Strong and wiry, his natural strength also allowed him to sustain the slingy action that started almost from his ankle. He also has an arm that doesn’t naturally straighten and, as the injuries kicked in and his action got a bit more front-on at an earlier point in his delivery stride, that no doubt exacerbated the chat about him throwing that led to an infamous protest by that Indian Test squad in 1968 that pretty much ended his career.


Bartlett has fond words for players who were good to him, and not so fond of a few whom he felt threw him under a bridge. He carried on walking the hills, professionally shooting thousands, if not millions, of rabbits and other pests to help farmers and vineyards, and was a legendary sports masseur for anyone brave enough to let his big, strong hands sort out their tight calf or quad. Former CD and Blackcaps paceman Lance Hamilton tells a story of once having to be held down by two other Stags players on the table while Bartlett worked on him — but the next morning, his calf was magic.
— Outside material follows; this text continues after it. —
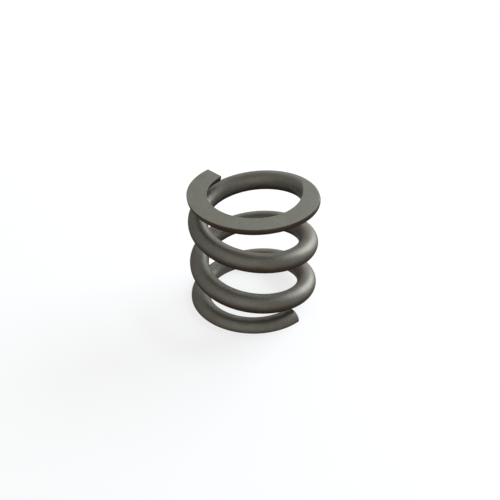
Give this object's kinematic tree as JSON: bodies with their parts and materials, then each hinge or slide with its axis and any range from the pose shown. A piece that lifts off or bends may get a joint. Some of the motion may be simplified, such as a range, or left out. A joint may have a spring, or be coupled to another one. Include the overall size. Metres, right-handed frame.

The original Bartlett family home no longer stands, replaced by a service building, so Bartlett has to drive to Horton Park these days. Age is a bugger, as we all find out sooner or later. He’s been grateful for contact and support from the NZCPA. Paul Hobbs visited in person, and helped him sort out some maintenance issues around his flat.


“It’s nice that they remember us older players,” he says. “We didn’t have all that in our day, you had to fend for yourself. I was quite touched.”


Cricket, for all its cruelty, is a community you come to belong to, with no boundaries or borders, and never a shortage of conversation. If he’s not parked up at his spot on the sidelines, he might be off for a beer and a yarn with Bully. Chill Blain might have called. Someone really needs to get the man the internet.